Der Weg bleibt immer das Ziel in Stray, und dieser ist gepflastert mit kleinen Aufträgen und Rätseln. Finde die Roboter in den mit bestimmten Neonanzeigen ausgestatteten Wohnungen; schalte Tore in einer bestimmten Reihenfolge, so dass Katze und Drohne unbehelligt an den Zurks vorbeikommen. Meist ist das sehr straight forward und ohne Zeitdruck lösbar, doch sowohl in den Stealth- als auch in den Run-Passagen macht sich manchmal bemerkbar, dass bei all dem guten Gefühl die Steuerung zeitweise hakt. So muss die Katze erst warten, bis an einem Sprungziel der Button eingeblendet wird, ehe sie wirklich springen kann. Das nimmt ganz schön den Flow aus der Bewegung.

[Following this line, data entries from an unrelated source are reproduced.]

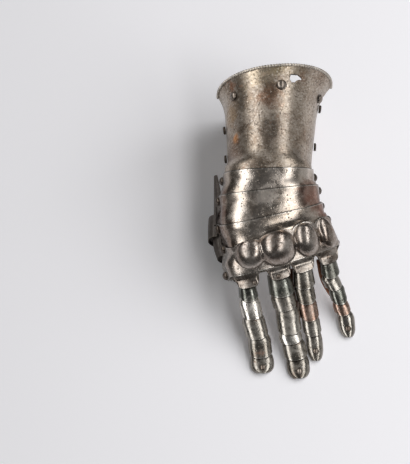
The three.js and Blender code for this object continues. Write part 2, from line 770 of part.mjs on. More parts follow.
function pivotRivets() {
  for (const [name, pivot] of Object.entries(pivots)) {
    const frame = frameOf(pivot);
    const wide = pivot.half + gap;
    for (const [label, side] of [['thumb', -1], ['little', 1]]) {
      const centre = frame.origin.clone().addScaledVector(frame.across, side * wide);
      const normal = frame.across.clone().multiplyScalar(side);
      dome(`${name}_rivet_${label}_side`, centre, normal, 4.1, 3.8);
    }
  }
}

function nearest(rows, x, y, top) {
  let best = null;
  for (let i = 1; i + 1 < rows.length; i += 1) {
    for (let j = 1; j + 1 < rows[i].length; j += 1) {
      for (const [di, dj] of [[0, 0], [0.5, 0], [0, 0.5], [0.5, 0.5]]) {
        const a = rows[i][j].clone().lerp(rows[i + 1][j], di);
        const b = rows[i][j + 1].clone().lerp(rows[i + 1][j + 1], di);
        const point = a.lerp(b, dj);
        if ((point.z > 60) !== top) continue;
        const d = Math.hypot(point.x - x, point.y - y);
        if (!best || d < best.d) best = { d, point, normal: gridNormal(rows, i, j) };
      }
    }
  }
  return best;
}

const cuffRivets = [
  { name: 'cuff_rivet_top', x: 4.0, y: 130, top: true, radius: 4.8 },
  { name: 'cuff_rivet_thumb_side', x: -45.5, y: 130, top: true, radius: 4.4 },
  { name: 'cuff_rivet_little_side', x: 41, y: 140, top: true, radius: 4.4 },
];

// Rivets that join the two cuff plates along their sides.
const cuffSideRivets = [
  { name: 'cuff_side_rivet_1', y: 131, side: 1 },
  { name: 'cuff_side_rivet_2', y: 89, side: 1 },
  { name: 'cuff_side_rivet_3', y: 114, side: -1 },
  { name: 'cuff_side_rivet_4', y: 80, side: -1 },
];

function sideSpot(y, side) {
  const next = cuffSections.findIndex((section) => section.y > y);
  const a = cuffSections[next - 1];
  const b = cuffSections[next];
  const share = (y - a.y) / (b.y - a.y);
  const section = {};
  for (const key of Object.keys(a)) section[key] = a[key] + (b[key] - a[key]) * share;
  const frame = frameOf(section);
  const steep = (b.half - a.half + side * (b.x - a.x)) / (b.y - a.y);
  const normal = frame.across.clone().multiplyScalar(side);
  const centre = frame.origin.clone()
    .addScaledVector(normal, section.half + gap + 0.4)
    .addScaledVector(frame.up, -4);
  return { centre, normal: normal.add(new THREE.Vector3(0, -steep, 0)).normalize() };
}

function tipRivet(name, path) {
  const finger = fingers[name];
  const last = finger.rows.length - 1;
  const frame = scaleFrame(path[last], path[last + 1]);
  const share = 0.62;
  const sink = under * (1 - share) + 2.0 * share ** 3;
  const centre = path[last].clone().lerp(path[last + 1], share)
    .addScaledVector(frame.up, gap + 0.1 - sink);
  dome(`${name}_tip_rivet`, centre, frame.up, 2.9, 1.8);
}

for (const name of ['index', 'middle', 'ring', 'little']) tipRivet(name, buildFinger(name));
const outerCuff = buildCuff();
for (const rivet of cuffRivets) {
  const spot = nearest(outerCuff, rivet.x, rivet.y, rivet.top);
  const centre = spot.point.clone().addScaledVector(spot.normal, gap + 0.3);
  dome(rivet.name, centre, spot.normal, rivet.radius, 3.0);
}
for (const rivet of cuffSideRivets) {
  const { centre, normal } = sideSpot(rivet.y, rivet.side);
  dome(rivet.name, centre, normal, 3.8, 2.6);
}
buildLames();
buildHand();
buildThumb();
pivotRivets();

// The origin is the middle of the footprint, on the surface that the gauntlet lies on.
const whole = new THREE.Box3().setFromObject(group);
const middle = whole.getCenter(new THREE.Vector3());
for (const mesh of group.children) mesh.geometry.translate(-middle.x, -middle.y, -whole.min.z);

export default group;
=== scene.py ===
import bpy
import json
import math
from mathutils import Matrix, Vector, noise

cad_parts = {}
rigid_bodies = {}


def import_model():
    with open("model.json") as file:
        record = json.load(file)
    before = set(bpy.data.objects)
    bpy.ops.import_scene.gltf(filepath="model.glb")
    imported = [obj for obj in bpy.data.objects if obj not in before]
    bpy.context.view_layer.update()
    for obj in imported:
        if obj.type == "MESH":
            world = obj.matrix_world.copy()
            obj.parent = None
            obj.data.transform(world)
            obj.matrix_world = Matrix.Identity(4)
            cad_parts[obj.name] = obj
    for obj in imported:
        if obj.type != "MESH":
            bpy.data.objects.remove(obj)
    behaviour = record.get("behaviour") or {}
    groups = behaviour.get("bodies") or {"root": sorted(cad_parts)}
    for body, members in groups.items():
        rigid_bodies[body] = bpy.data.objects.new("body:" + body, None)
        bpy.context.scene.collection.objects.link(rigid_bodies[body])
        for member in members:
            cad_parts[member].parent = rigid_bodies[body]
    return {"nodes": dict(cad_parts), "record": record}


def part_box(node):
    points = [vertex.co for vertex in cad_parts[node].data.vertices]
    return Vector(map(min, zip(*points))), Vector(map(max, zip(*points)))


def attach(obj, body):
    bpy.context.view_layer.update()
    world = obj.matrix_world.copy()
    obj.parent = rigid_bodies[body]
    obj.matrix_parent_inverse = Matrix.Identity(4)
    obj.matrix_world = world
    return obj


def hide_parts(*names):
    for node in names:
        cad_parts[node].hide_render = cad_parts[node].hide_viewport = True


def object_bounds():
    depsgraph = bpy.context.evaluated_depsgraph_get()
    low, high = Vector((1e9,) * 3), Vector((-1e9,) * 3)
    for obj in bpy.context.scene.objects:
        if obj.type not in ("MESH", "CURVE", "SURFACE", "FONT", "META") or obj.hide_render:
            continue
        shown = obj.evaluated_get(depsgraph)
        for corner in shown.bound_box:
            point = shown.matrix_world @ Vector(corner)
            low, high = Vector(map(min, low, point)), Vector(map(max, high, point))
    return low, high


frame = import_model()
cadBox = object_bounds()
print("frame loaded")
joints = {j["name"]: j for j in frame["record"]["behaviour"]["joints"]}
deg = math.pi / 180

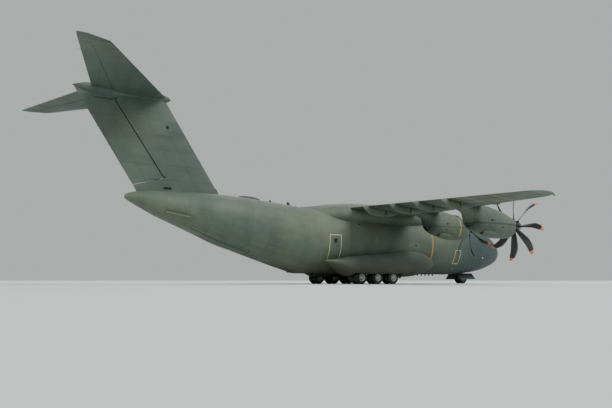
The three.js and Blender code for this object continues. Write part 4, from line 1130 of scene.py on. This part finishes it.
def rim(radius, width, sign):
    """The face and nuts of one side of a wheel, and its holes."""
    parts, holes = [turned_rows(RIM_FACE, radius, width, 48, sign, 30)], []
    for k in range(RIM_HOLES):
        kinds = ((HOLE, HOLE_PLACE, 14, k, holes), (NUT, NUT_PLACE, 6, k + 0.5, parts))
        for rows, (across, up), sides, step, heap in kinds:
            made = turned_rows(rows, radius, 1, sides, sign)
            shift = Matrix.Translation((0, sign * across * width, up * radius))
            made.data.transform(turned(step / RIM_HOLES, "Y") @ shift)
            heap.append(made)
    return parts, holes


def twin_wheels(kind):
    radius, twin = kind["radius"], kind["twin"]
    width = twin * 1.1
    tyres, faces, holes = [], [], []
    for place in (1, -1):
        heaps = ([tyre(radius, width)], *rim(radius, width, 1), *rim(radius, width, -1))
        for heap, made in zip((tyres, faces, holes, faces, holes), heaps):
            for part in made:
                part.data.transform(Matrix.Translation((0, place * twin, 0)))
            heap += made
    faces.append(stack([(-twin, 0.07), (twin, 0.07)], 20, aim=(0, 1, 0)))
    return joined("tyres", tyres), joined("rims", faces), joined("holes", holes)


def place_wheels(kind, body, place):
    kinds = (("tyres", TYRE_RUBBER), ("rims", RIM_PAINT), ("rim_holes", OPENING_SHADE))
    for source, (label, material) in zip(kind, kinds):
        made = copy_of(source, to_model(*place))
        piece(f"{body}_{label}", made, material, "tyre", body, body if label == "tyres" else None)


def wheels():
    main = twin_wheels(MAIN_WHEEL)
    for side, sign in SIDES:
        for number, s in enumerate(WHEEL_STATIONS, 1):
            place_wheels(main, f"main_wheels_{side}_{number}", (s, sign * MAIN_Y, MAIN_WHEEL["radius"]))
    nose = twin_wheels(NOSE_WHEEL)
    place_wheels(nose, "nose_wheels", (NOSE_S, 0, NOSE_WHEEL["radius"]))
    for spare in (*main, *nose):
        bpy.data.objects.remove(spare)


wheels()

# Sponsons: station, centre across, half width, centre height, half height
SPONSON = (
    (11.9, 2.9, 0.05, 1.85, 0.05), (12.6, 2.85, 0.6, 1.84, 0.6), (13.6, 2.7, 1.1, 1.82, 0.98),
    (15.0, 2.6, 1.42, 1.75, 1.13), (16.6, 2.6, 1.5, 1.66, 1.06), (19.0, 2.6, 1.5, 1.54, 0.95),
    (21.4, 2.6, 1.46, 1.47, 0.8), (22.3, 2.6, 1.25, 1.66, 0.42), (23.0, 2.6, 0.9, 1.82, 0.2),
    (23.6, 2.6, 0.05, 1.92, 0.05),
)
SPONSON_FULLNESS = 0.85
SPONSON_END_STEPS = (0, 0.02, 0.06, 0.13, 0.24, 0.4, 0.6, 0.85, 1.15, 1.5)
WELL = {"front": 16.2, "rear": 21.4, "inner": 2.46, "outer": 3.74, "top": 1.78, "foot": -1}
# Wing fairing: station, half width, top
FAIRING = (
    (9.6, 0.5, 6.5), (10.8, 1.7, 6.74), (12.6, 2.5, 7.02), (14.2, 2.75, 7.15), (19.0, 2.75, 7.12),
    (21.4, 2.45, 6.92), (23.0, 1.7, 6.68), (24.3, 0.5, 6.48),
)
FAIRING_FOOT = 4.7
# Hull core that is cut out of both: first and last station, and its inset
HULL_CORE = (8.0, 30.0, 0.03)


def sponson(hull_core):
    start, end = SPONSON[0][0], SPONSON[-1][0]
    curves = Curves(SPONSON, ends_eased(start, end))

    def spot(s, angle):
        y, half, z, rise = numbers(curves.at(s))
        cos, sin = math.cos(angle), math.sin(angle)
        across = math.copysign(abs(cos) ** SPONSON_FULLNESS, cos)
        up = math.copysign(abs(sin) ** SPONSON_FULLNESS, sin)
        return at(s, y + half * across, z + rise * up)

    near = [start + step for step in SPONSON_END_STEPS]
    far = [end - step for step in reversed(SPONSON_END_STEPS)]
    between = [near[-1] + 0.4 * k for k in range(1, 22)]
    body = cut(loft(near + between + far, spot, 48), hull_core, keep=True)
    size = (WELL["rear"] - WELL["front"], WELL["outer"] - WELL["inner"], WELL["top"] - WELL["foot"])
    well = slab(tuple(v * SCALE for v in size))
    middle = (WELL["front"] + WELL["rear"]) / 2, (WELL["inner"] + WELL["outer"]) / 2
    well.data.transform(Matrix.Translation(at(*middle, WELL["foot"])))
    return tidy_mesh(cut(body, well), 1e-6, 34)


def fairing(hull_core):
    start, end = FAIRING[0][0], FAIRING[-1][0]
    curves = Curves(FAIRING, ends_eased(start - 0.05, end + 0.05))

    def spot(s, angle):
        half, top = numbers(curves.at(s))
        middle, rise = (top + FAIRING_FOOT) / 2, (top - FAIRING_FOOT) / 2
        return at(s, half * math.cos(angle), middle + rise * math.sin(angle))

    stations = [start, start + 0.1, start + 0.25]
    stations += [start + 0.5 + 0.35 * k for k in range(39)]
    stations += [end - 0.5, end - 0.25, end - 0.1, end]
    return tidy_mesh(cut(loft(stations, spot, 56), hull_core, keep=True), 1e-6, 38)


hull_core = hull_loft(*HULL_CORE)
left_sponson = sponson(hull_core)
right_sponson = copy_of(left_sponson, Matrix.Scale(-1, 4, (0, 1, 0)))
for side, made in (("left", left_sponson), ("right", right_sponson)):
    piece(f"sponson_{side}_skin", made, SPONSON_PAINT, "composite_paint", node=f"sponson_{side}")
piece("wing_fairing_skin", fairing(hull_core), CROWN_PAINT, "composite_paint", node="wing_fairing")
bpy.data.objects.remove(hull_core)

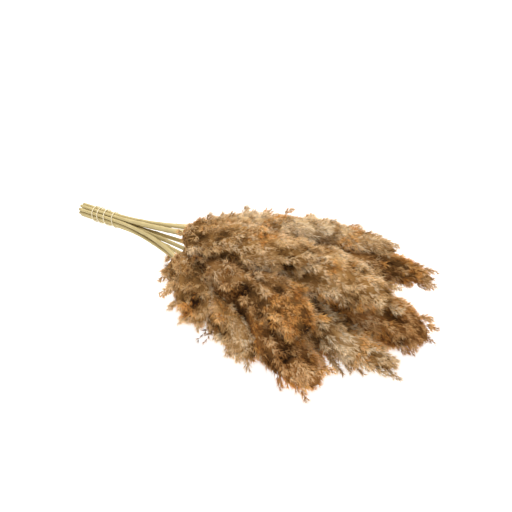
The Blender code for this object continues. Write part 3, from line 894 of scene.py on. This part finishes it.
class Hair:
    """The spikelets of one plume: where each stands, how it points, its size, tone and kind."""

    def __init__(self, number, path, widths, walls, kinds):
        self.number = number
        self.reed = REEDS[number - 1]
        self.path = path
        self.widths = widths
        self.walls = walls
        self.kinds = kinds
        self.draw = random.Random(FLUFF_SEED + number)
        self.wanted = []

    def want(self, point, direction, scale, tone):
        """Note a spikelet down, in its patch's colours and clear of the floor."""
        draw = self.draw
        paler, warmer = patched(point)
        level = uneven(WARMTH, point, self.number) + WARM_FROM + draw.uniform(-WARM_EDGE, WARM_EDGE)
        jitter = np.array([draw.uniform(-1.0, 1.0) for _ in range(3)])
        if point[2] < FLOOR_Z + NEAR_FLOOR:
            point = lifted(point, ON_FLOOR)
            direction = (direction[0], direction[1], max(direction[2], FLOOR_LIFT))
        direction = unit(direction + DIRECTION_JITTER * jitter)
        kind = self.kinds[draw.randrange(len(self.kinds))]
        roll = draw.uniform(0.0, math.tau)
        is_warm = level < self.reed.warm + warmer
        self.wanted.append((point, direction, scale, tone + paler, is_warm, kind, roll))

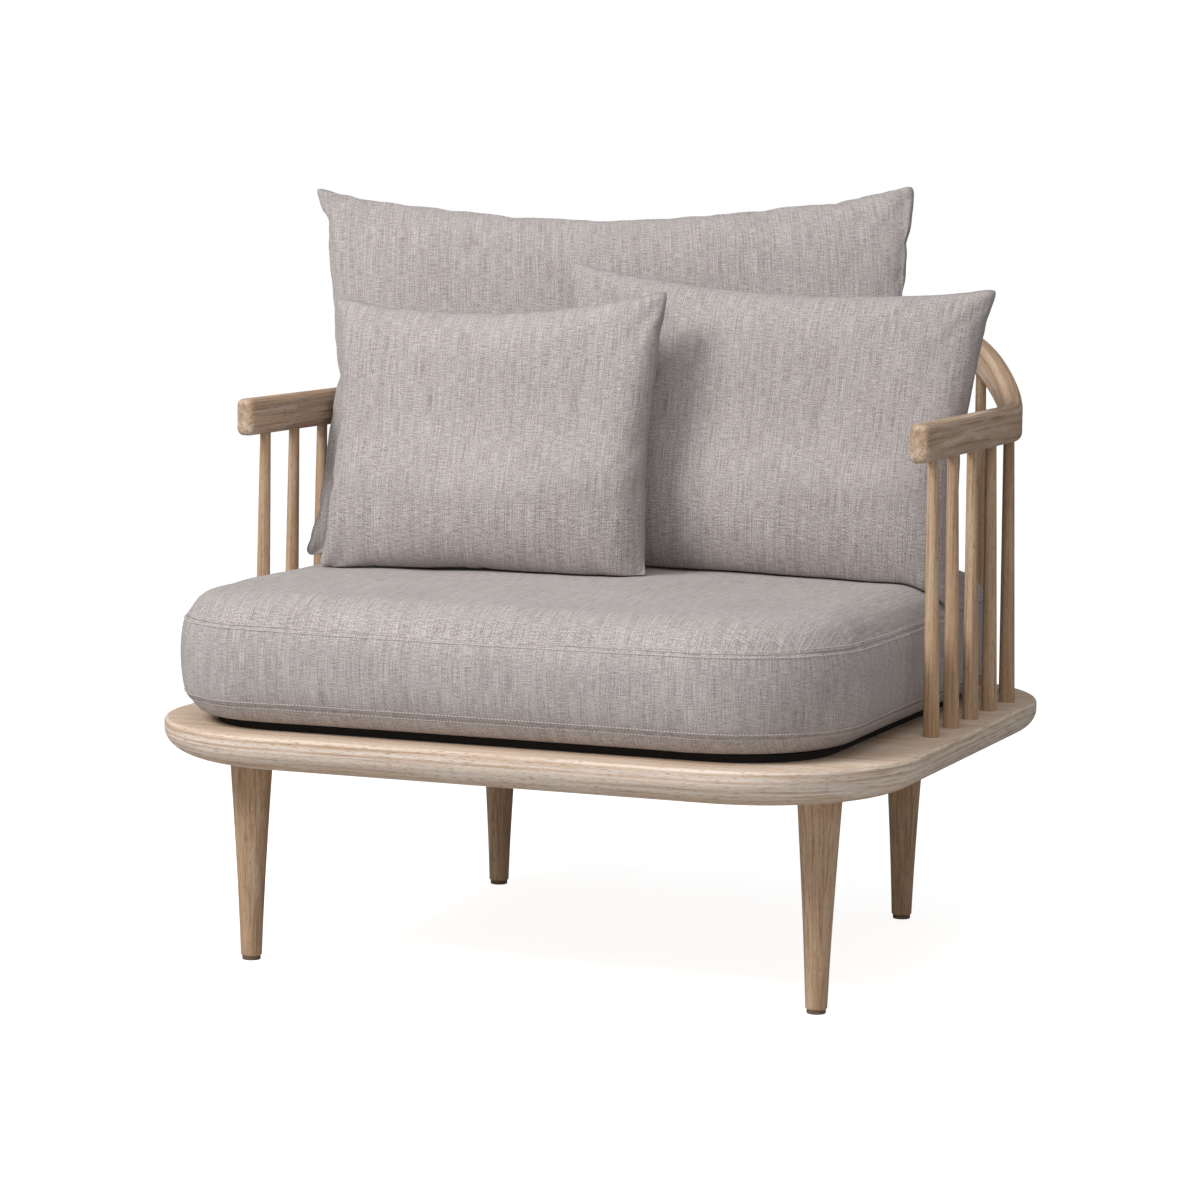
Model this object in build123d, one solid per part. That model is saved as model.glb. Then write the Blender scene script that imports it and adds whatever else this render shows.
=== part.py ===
from build123d import *
from dataclasses import dataclass
from math import ceil, cos, degrees, pi, radians, sin
import os

# Lounge armchair: a laminated oak deck on four turned legs, a fence of turned spindles that carries a
# bent rail round both arms and the back, and four loose cushions.
# Millimetres. The origin is on the floor under the middle of the deck, +X is to the right of a person
# who faces the chair, +Y goes to the back and +Z up. Left and right are that person's.

# ---- deck ----
DECK_WIDTH = 870.0
DECK_DEPTH = 800.0
DECK_THICKNESS = 42.0
DECK_FRONT_RADIUS = 185.0
DECK_BACK_RADIUS = 187.0
DECK_UNDERCUT = 50.0      # how far the rounded edge runs in under the board
DECK_NOSE = 7.0           # height of the band between the rounded underside and the top edge's round
DECK_TOP_ROUND = 5.0

# ---- legs, their fastenings and feet ----
LEG_LENGTH = 236.0        # floor to the deck's underside
LEG_TOP_RADIUS = 24.5
LEG_FOOT_RADIUS = 11.8
LEG_FLARE = 1.25          # over 1: the leg widens faster towards its top
LEG_FOOT_CHAMFER = 2.0
LEG_KNOTS = (0.35, 0.7)    # shares of the height where the flank's curve is pinned
FRONT_LEG_FROM_SIDE = 101.0
FRONT_LEG_FROM_FRONT = 155.0
BACK_LEG_FROM_SIDE = 174.0
BACK_LEG_FROM_BACK = 110.0
GLIDE_THICKNESS = 4.0
GLIDE_EDGE = 1.5          # the glide is this much smaller in radius than the foot
GLIDE_ROUND = 1.0
GLIDE_PEG_RADIUS = 2.5
GLIDE_PEG_LENGTH = 14.0
STUD_RADIUS = 4.0
STUD_IN_LEG = 45.0
STUD_IN_DECK = 20.0
INSERT_WALL = 3.0
INSERT_LENGTH = 22.0

# ---- spindles ----
SPINDLES_PER_SIDE = 11
SPINDLE_INSET = 30.5      # from the deck's edge to the spindles' line, on the deck's top
FIRST_SPINDLE_FROM_FRONT = 321.0
SPINDLE_BASE_RADIUS = 9.0
SPINDLE_TIP_RADIUS = 6.0
TENON_RADIUS = 6.5
TENON_LENGTH = 20.0
TIP_IN_RAIL = 15.0
FOOT_TRIM = 60.0          # side of the block that trims a spindle's slanting foot level

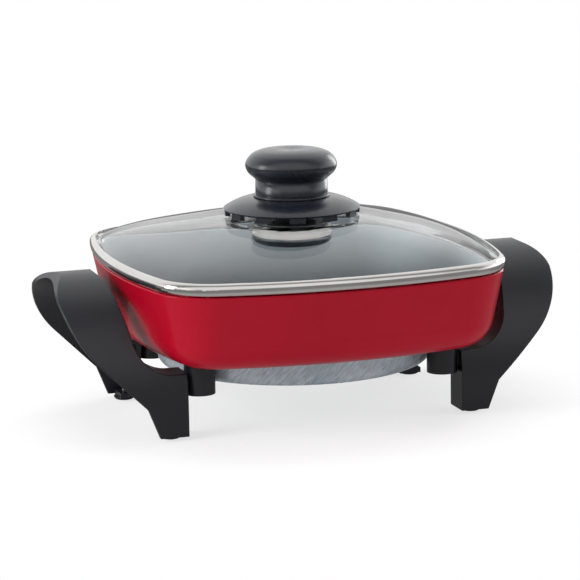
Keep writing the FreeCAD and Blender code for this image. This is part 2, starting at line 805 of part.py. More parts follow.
# Each leg carries a screw boss on a web, under the pan's lug.
handle_pieces = [shell]
boss_top = S.pan_base_height - S.shield_wall
screw_seat = S.boss_bottom + S.washer_height + S.screw_head_height + S.running_gap
for label, side in (("front", -1), ("back", 1)):
    y = side * S.boss_y
    post = cylinder("boss_" + label, S.boss_radius, boss_top - S.boss_bottom,
                    S.boss_x, y, S.boss_bottom)
    reach = S.leg_inner_reach + S.handle_wall
    web = block("web_" + label, S.boss_x, reach, y - S.web_half_width,
                y + S.web_half_width, S.boss_bottom + 3, S.leg_top)
    handle_pieces.append(post)
    handle_pieces.append(web)
handle_solid = fuse("handle_solid", handle_pieces)
bores = []
for label, side in (("front", -1), ("back", 1)):
    y = side * S.boss_y
    bores.append(cylinder("boss_socket_" + label, S.lug_radius + S.running_gap,
                          boss_top - S.pan_base_height + S.lug_drop + S.running_gap, S.boss_x, y,
                          S.pan_base_height - S.lug_drop - S.running_gap))
    bores.append(cylinder("boss_bore_" + label, S.screw_radius,
                          boss_top - S.boss_bottom, S.boss_x, y, S.boss_bottom))
    bores.append(cylinder("boss_recess_" + label, S.recess_radius,
                          screw_seat - S.boss_bottom, S.boss_x, y, S.boss_bottom))
    bores.append(cylinder("foot_bore_" + label, S.foot_stem_radius, S.handle_wall,
                          S.foot_x, side * S.foot_y, S.leg_bottom))
bore_set = fuse("handle_bores", bores)
handle_right = cut("handle_right", handle_solid, bore_set)
parts["handle_right"] = handle_right
handle_left = doc.addObject("Part::Mirroring", "handle_left")
handle_left.Source = handle_right
handle_left.Normal = Vector(1, 0, 0)
handle_left.Base = Vector(0, 0, 0)
parts["handle_left"] = handle_left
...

Doch bevor ich mich an der Welt sattgesehen und das Spielprinzip sich abgenutzt hatte, ist das Spiel auch schon zu Ende. Ich habe laut Savegame 7,5 Stunden für den Durchlauf benötigt, dazu kommen noch ein paar Versuche in den Stealth/Run-Passagen - das ist überschaubar, dafür war der Preis von 28€ auf dem Mac fair. Wer also noch nicht das Vergnügen hatte, der streunenden Katze und ihrer Drohne auf ihrer Flucht zu helfen, der kann dies nun auch abseits von PS5 und Steam tun - ich kann es nur empfehlen.